THE TASK: Print the listing below from its opening line through the line holding "import Module from 'manifold-3d';", both ends included.

Data extracted from a collection:
※ ※ ※

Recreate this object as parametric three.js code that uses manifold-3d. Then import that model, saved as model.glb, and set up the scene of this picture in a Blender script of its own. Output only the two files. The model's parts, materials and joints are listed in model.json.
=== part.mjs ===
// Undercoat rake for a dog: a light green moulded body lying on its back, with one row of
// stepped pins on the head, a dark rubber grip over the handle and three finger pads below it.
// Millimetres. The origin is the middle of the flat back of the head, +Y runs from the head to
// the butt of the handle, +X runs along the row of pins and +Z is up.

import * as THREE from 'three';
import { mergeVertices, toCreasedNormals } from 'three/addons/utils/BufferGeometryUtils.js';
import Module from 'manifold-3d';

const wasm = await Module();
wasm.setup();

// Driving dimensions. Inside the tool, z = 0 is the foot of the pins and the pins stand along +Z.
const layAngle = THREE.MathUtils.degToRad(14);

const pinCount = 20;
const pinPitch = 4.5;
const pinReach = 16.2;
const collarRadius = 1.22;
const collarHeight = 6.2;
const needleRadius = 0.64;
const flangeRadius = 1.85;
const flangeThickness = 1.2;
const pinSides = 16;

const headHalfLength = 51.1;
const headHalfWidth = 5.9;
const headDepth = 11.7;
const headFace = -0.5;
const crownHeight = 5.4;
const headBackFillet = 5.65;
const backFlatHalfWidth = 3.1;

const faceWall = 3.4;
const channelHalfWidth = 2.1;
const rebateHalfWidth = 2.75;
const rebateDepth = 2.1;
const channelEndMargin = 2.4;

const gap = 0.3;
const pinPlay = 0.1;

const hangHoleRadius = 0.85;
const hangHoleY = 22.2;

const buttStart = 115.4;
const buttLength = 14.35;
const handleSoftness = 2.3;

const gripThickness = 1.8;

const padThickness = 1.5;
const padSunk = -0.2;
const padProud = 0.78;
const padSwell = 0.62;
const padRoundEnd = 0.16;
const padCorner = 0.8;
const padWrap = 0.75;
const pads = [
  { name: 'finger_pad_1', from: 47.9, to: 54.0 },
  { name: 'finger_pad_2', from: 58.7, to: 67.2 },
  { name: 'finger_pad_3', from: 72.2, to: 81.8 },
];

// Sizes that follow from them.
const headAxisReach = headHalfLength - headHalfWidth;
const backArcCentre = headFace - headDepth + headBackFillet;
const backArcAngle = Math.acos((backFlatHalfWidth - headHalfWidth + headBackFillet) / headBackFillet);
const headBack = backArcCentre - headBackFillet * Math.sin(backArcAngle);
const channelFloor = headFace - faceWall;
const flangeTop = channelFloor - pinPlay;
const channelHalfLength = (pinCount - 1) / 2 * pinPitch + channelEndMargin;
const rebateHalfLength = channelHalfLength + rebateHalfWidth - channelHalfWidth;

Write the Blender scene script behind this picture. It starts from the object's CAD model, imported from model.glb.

※ ※ ※

COMPLETE ANSWER:
Recreate this object as parametric three.js code that uses manifold-3d. Then import that model, saved as model.glb, and set up the scene of this picture in a Blender script of its own. Output only the two files. The model's parts, materials and joints are listed in model.json.
=== part.mjs ===
// Undercoat rake for a dog: a light green moulded body lying on its back, with one row of
// stepped pins on the head, a dark rubber grip over the handle and three finger pads below it.
// Millimetres. The origin is the middle of the flat back of the head, +Y runs from the head to
// the butt of the handle, +X runs along the row of pins and +Z is up.

import * as THREE from 'three';
import { mergeVertices, toCreasedNormals } from 'three/addons/utils/BufferGeometryUtils.js';
import Module from 'manifold-3d';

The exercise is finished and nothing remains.